- [STATED EXERCISE]
Start with the line containing "obj.data.transform(world)" and write out each line through the end of the listing, exactly as given.

- [TASK INPUT]
• • • •

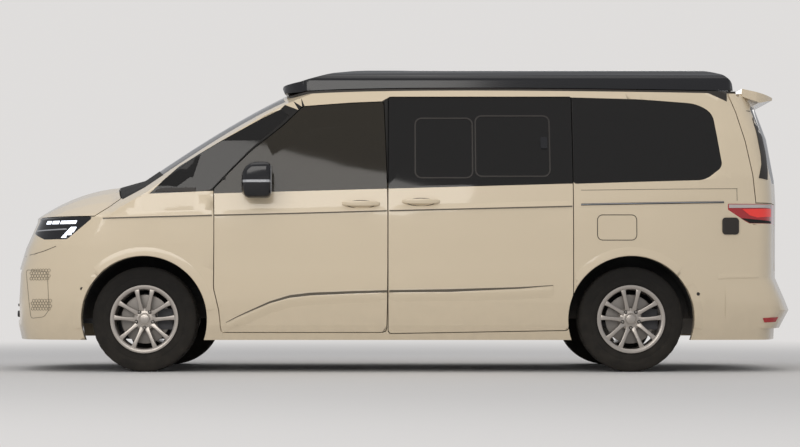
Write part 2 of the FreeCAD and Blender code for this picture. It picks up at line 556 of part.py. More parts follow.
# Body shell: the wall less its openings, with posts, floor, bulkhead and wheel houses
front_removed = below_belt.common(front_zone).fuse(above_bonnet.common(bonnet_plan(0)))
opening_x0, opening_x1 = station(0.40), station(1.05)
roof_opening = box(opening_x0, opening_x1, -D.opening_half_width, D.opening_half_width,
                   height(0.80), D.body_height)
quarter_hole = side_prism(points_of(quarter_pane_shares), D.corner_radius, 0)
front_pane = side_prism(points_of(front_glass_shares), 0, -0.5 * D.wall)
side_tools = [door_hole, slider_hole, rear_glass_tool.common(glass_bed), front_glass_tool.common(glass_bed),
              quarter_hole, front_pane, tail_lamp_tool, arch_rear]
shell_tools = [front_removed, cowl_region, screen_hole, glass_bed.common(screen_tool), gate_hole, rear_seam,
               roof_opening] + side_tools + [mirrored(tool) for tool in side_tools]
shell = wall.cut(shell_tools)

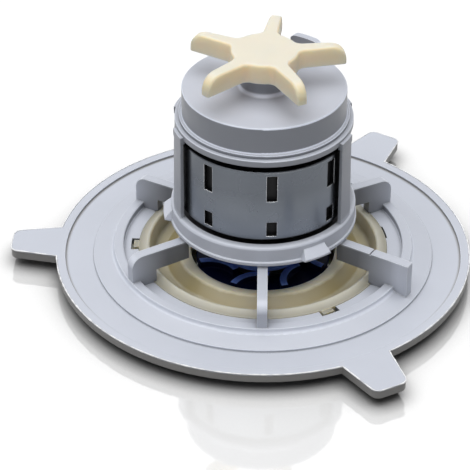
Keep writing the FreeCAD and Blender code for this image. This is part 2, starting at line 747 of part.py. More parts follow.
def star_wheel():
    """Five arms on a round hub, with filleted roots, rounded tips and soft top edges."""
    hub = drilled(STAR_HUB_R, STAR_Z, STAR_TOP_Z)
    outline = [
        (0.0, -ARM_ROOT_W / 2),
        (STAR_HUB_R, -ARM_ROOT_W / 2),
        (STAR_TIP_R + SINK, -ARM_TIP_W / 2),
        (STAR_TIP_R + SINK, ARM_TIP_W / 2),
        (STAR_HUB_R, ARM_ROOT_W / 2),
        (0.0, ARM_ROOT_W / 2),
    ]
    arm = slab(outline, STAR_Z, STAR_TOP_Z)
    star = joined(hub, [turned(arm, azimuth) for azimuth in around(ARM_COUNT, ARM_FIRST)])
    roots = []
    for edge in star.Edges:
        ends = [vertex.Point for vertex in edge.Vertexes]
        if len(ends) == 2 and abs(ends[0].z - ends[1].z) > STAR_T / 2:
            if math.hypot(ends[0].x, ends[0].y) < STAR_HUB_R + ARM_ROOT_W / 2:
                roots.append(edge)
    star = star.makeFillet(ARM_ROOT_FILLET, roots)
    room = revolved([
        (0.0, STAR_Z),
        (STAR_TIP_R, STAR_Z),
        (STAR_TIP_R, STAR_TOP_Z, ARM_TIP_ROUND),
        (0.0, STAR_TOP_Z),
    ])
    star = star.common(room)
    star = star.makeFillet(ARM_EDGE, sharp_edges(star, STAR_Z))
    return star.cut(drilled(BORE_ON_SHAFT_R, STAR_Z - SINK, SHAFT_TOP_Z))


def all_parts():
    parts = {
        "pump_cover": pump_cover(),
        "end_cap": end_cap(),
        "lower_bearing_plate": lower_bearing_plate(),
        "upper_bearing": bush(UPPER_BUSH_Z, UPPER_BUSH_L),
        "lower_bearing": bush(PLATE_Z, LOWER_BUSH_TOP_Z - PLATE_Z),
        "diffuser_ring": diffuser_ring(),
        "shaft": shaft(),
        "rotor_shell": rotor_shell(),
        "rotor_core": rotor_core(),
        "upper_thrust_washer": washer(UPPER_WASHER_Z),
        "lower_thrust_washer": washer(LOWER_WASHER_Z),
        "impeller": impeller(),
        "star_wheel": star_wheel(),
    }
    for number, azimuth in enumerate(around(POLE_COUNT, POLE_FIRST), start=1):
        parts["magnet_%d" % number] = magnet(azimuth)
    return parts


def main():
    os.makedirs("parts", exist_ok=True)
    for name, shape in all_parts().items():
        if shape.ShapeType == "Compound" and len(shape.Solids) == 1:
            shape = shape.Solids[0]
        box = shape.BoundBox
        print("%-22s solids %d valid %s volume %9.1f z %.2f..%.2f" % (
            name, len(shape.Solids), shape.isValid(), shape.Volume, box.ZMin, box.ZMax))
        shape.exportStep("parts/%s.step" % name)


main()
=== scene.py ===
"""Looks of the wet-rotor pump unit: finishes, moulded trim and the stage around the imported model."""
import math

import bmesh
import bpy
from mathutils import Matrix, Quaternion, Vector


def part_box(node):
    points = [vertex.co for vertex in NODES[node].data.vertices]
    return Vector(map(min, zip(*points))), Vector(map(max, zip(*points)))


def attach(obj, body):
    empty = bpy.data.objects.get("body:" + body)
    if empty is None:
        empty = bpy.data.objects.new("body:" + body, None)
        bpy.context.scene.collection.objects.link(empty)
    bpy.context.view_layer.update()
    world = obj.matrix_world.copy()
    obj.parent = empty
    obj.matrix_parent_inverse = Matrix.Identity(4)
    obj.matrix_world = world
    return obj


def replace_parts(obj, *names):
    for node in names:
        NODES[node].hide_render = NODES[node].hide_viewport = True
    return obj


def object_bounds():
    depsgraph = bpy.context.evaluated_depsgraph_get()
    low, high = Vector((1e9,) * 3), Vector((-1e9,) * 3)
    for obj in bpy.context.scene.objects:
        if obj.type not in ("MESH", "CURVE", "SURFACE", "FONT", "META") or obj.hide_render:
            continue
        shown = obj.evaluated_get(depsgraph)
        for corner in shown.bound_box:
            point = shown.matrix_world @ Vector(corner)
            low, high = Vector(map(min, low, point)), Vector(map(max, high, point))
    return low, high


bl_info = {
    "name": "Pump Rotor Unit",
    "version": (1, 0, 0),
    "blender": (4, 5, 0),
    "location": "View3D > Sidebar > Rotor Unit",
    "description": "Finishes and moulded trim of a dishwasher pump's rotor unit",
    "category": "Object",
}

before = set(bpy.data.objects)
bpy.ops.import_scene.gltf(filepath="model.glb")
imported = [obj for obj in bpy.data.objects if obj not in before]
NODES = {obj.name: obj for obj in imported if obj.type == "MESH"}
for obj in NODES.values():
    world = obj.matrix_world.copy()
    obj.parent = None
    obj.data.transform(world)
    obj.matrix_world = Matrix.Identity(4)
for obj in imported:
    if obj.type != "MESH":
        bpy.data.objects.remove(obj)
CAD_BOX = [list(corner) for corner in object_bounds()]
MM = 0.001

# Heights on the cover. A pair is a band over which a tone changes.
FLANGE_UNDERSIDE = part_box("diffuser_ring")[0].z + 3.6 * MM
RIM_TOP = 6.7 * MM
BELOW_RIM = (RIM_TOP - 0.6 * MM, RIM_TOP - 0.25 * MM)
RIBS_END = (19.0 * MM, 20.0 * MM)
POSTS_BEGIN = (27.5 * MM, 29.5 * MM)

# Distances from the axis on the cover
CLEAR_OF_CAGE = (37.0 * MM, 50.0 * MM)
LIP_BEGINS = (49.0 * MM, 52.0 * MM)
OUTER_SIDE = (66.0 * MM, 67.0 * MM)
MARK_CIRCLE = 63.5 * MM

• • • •

- [ANSWER BELOW]
    obj.data.transform(world)
    obj.matrix_world = Matrix.Identity(4)
for obj in imported:
    if obj.type != "MESH":
        bpy.data.objects.remove(obj)
CAD_BOX = [list(corner) for corner in object_bounds()]
MM = 0.001

# Heights on the cover. A pair is a band over which a tone changes.
FLANGE_UNDERSIDE = part_box("diffuser_ring")[0].z + 3.6 * MM
RIM_TOP = 6.7 * MM
BELOW_RIM = (RIM_TOP - 0.6 * MM, RIM_TOP - 0.25 * MM)
RIBS_END = (19.0 * MM, 20.0 * MM)
POSTS_BEGIN = (27.5 * MM, 29.5 * MM)

# Distances from the axis on the cover
CLEAR_OF_CAGE = (37.0 * MM, 50.0 * MM)
LIP_BEGINS = (49.0 * MM, 52.0 * MM)
OUTER_SIDE = (66.0 * MM, 67.0 * MM)
MARK_CIRCLE = 63.5 * MM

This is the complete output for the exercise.